**SHORT EXERCISE**: Begin with the line that contains "makeCase();" and continue down through the line that contains "if empty is"; reproduce those lines exactly and only those.

**THE RECORDS**:
+===+

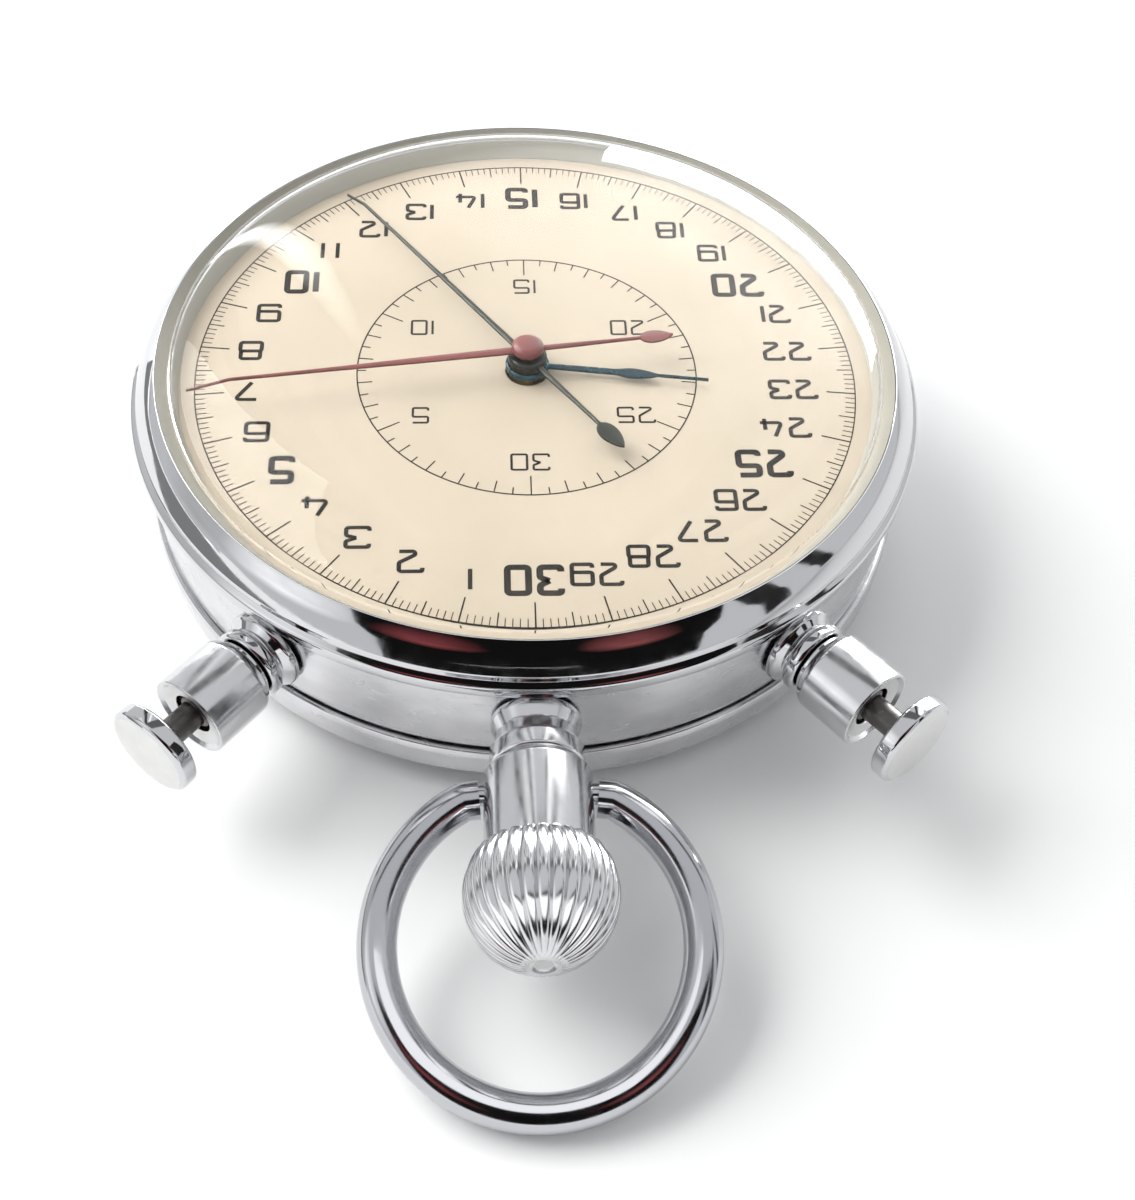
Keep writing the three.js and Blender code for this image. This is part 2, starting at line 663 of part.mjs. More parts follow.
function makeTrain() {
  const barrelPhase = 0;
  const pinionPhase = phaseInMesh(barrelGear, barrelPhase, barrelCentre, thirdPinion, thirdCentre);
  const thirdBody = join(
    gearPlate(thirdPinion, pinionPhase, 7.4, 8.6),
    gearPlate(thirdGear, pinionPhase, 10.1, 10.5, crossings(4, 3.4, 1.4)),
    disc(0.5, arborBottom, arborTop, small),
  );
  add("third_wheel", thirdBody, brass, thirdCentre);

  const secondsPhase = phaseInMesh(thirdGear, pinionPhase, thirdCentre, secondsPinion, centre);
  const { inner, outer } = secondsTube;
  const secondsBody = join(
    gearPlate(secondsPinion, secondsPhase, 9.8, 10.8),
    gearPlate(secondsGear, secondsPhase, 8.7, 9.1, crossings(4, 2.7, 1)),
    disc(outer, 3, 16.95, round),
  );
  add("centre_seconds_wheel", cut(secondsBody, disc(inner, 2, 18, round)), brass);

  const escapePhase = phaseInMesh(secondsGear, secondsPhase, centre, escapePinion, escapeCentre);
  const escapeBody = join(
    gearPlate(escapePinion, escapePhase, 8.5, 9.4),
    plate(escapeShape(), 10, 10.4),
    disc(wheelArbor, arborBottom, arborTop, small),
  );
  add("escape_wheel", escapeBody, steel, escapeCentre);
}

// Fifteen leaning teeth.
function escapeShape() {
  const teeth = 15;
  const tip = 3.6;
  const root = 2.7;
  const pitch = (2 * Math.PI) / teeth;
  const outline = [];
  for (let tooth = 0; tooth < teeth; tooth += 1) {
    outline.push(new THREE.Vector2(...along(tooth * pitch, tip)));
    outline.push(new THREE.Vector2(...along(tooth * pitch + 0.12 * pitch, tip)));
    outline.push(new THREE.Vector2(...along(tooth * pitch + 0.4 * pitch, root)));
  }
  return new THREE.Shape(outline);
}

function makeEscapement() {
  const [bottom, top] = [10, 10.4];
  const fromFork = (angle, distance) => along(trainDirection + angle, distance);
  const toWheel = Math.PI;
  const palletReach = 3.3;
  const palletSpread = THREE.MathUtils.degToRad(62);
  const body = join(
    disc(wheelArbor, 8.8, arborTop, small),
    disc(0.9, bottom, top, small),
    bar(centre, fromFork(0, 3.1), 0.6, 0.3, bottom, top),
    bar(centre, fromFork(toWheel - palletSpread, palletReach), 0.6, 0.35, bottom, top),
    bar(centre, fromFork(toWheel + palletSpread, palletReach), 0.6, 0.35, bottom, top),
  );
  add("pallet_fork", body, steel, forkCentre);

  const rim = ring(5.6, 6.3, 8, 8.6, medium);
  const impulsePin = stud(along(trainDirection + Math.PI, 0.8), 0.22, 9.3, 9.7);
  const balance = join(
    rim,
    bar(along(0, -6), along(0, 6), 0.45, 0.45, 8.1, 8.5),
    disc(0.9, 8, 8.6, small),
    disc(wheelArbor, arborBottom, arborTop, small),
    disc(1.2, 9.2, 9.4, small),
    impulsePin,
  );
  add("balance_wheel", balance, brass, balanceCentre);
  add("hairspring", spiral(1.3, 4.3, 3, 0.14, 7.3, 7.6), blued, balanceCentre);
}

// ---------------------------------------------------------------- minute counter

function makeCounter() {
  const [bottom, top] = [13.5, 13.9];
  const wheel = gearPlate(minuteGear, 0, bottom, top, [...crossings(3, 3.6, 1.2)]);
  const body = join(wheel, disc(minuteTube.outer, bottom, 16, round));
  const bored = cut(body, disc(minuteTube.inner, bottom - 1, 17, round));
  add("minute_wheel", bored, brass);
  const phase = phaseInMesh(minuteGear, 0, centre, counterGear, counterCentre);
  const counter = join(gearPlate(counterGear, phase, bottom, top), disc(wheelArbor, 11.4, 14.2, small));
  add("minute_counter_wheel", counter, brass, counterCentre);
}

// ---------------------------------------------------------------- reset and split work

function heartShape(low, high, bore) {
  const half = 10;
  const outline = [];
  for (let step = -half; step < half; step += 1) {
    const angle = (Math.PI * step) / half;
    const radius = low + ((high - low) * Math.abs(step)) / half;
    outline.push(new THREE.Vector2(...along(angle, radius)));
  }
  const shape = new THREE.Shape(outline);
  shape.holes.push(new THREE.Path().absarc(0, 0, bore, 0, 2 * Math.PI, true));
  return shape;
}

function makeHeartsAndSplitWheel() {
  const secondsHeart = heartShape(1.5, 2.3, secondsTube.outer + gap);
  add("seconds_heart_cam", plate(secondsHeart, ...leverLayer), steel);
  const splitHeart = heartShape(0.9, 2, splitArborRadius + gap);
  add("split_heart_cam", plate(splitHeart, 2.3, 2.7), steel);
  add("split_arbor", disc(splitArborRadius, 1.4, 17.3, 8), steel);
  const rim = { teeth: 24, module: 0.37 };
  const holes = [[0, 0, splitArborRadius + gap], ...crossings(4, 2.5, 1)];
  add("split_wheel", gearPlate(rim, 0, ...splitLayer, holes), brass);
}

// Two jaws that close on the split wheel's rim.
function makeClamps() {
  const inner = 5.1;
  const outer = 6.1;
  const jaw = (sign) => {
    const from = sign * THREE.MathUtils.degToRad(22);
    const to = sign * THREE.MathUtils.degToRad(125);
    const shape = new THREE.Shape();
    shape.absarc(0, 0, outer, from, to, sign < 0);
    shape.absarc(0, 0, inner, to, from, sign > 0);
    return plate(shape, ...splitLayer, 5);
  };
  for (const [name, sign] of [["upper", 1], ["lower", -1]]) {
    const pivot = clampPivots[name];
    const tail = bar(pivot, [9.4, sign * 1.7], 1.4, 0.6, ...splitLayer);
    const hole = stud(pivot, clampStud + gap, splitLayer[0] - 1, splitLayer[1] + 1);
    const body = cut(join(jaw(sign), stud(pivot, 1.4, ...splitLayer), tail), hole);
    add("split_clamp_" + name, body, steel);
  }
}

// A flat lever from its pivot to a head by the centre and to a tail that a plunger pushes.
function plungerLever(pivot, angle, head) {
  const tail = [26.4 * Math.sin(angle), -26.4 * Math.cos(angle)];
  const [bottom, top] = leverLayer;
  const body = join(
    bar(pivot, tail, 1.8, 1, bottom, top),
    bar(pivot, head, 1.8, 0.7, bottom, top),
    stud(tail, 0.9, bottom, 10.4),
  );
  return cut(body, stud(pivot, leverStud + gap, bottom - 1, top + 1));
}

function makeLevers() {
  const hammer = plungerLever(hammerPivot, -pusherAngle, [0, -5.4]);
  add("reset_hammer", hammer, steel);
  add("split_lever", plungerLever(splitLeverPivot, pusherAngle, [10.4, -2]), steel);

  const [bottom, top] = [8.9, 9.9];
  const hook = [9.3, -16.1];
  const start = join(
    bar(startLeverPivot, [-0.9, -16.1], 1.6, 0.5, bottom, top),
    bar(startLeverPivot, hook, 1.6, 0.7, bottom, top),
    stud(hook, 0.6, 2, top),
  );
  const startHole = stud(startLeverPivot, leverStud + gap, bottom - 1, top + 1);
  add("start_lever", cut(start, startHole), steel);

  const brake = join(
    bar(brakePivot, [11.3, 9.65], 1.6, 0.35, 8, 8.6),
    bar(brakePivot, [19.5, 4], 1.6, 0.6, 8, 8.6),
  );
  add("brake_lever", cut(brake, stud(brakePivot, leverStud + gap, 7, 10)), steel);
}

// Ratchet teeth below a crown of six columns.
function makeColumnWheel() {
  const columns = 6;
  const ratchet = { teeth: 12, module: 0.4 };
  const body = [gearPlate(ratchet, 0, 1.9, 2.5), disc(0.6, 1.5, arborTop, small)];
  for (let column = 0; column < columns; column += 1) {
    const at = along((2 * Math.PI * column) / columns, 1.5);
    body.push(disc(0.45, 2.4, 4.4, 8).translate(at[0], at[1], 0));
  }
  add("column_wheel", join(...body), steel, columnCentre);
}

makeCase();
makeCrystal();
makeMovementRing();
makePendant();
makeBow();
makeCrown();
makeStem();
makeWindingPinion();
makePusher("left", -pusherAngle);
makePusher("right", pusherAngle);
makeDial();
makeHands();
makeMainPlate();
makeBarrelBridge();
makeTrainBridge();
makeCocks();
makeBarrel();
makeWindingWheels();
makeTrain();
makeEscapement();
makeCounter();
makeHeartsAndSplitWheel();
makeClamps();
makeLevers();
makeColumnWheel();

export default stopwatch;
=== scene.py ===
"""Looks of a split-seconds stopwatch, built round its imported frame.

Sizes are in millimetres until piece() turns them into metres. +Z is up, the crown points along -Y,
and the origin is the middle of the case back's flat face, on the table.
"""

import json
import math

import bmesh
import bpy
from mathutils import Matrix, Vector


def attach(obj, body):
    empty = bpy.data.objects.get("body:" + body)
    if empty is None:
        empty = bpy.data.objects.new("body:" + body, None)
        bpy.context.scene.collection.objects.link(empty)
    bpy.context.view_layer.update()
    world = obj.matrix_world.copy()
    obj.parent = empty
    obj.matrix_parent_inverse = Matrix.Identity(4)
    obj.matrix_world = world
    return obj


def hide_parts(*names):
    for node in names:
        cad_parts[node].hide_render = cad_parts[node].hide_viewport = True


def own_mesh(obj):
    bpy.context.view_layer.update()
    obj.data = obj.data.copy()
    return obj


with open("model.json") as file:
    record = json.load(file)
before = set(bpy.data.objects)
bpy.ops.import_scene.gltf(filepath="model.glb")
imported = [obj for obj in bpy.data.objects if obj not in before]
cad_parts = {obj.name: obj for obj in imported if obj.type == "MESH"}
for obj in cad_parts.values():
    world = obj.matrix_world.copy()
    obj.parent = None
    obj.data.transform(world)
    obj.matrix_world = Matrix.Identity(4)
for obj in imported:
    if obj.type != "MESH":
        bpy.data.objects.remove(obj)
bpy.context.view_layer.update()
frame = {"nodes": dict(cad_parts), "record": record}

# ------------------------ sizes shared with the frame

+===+

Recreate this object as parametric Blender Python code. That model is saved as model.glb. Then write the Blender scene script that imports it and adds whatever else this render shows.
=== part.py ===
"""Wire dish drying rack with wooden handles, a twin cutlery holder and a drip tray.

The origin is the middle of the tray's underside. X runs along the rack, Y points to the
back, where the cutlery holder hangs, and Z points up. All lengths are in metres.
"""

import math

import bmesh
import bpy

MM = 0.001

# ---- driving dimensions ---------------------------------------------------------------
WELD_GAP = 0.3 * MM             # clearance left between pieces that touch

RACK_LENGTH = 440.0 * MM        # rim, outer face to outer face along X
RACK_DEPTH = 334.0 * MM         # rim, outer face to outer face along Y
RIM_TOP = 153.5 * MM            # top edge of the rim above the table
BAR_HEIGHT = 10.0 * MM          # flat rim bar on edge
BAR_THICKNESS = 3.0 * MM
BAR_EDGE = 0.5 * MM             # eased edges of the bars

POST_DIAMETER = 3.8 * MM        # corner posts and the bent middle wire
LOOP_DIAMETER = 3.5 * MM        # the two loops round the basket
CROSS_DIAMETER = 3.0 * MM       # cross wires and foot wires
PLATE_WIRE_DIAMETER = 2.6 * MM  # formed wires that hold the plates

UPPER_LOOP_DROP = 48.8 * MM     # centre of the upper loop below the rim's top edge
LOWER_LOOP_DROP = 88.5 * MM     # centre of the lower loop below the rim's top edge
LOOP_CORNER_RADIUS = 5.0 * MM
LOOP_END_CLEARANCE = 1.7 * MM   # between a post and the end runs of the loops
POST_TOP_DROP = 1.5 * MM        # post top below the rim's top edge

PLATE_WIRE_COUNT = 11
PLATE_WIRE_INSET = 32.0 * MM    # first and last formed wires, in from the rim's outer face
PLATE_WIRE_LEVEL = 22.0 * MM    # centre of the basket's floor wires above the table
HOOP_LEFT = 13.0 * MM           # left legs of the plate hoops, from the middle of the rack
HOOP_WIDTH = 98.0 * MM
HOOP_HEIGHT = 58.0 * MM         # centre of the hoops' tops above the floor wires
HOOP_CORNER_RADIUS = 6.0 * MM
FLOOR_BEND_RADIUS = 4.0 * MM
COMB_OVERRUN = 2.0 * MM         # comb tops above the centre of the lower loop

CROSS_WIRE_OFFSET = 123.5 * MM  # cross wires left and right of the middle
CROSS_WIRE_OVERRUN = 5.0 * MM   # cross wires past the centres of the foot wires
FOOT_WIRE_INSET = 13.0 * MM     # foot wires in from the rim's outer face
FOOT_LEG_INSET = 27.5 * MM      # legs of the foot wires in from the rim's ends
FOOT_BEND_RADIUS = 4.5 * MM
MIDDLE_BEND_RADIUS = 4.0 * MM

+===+

**EXERCISE RESULT**:
makeCase();
makeCrystal();
makeMovementRing();
makePendant();
makeBow();
makeCrown();
makeStem();
makeWindingPinion();
makePusher("left", -pusherAngle);
makePusher("right", pusherAngle);
makeDial();
makeHands();
makeMainPlate();
makeBarrelBridge();
makeTrainBridge();
makeCocks();
makeBarrel();
makeWindingWheels();
makeTrain();
makeEscapement();
makeCounter();
makeHeartsAndSplitWheel();
makeClamps();
makeLevers();
makeColumnWheel();

export default stopwatch;
=== scene.py ===
"""Looks of a split-seconds stopwatch, built round its imported frame.

Sizes are in millimetres until piece() turns them into metres. +Z is up, the crown points along -Y,
and the origin is the middle of the case back's flat face, on the table.
"""

import json
import math

import bmesh
import bpy
from mathutils import Matrix, Vector


def attach(obj, body):
    empty = bpy.data.objects.get("body:" + body)
    if empty is None:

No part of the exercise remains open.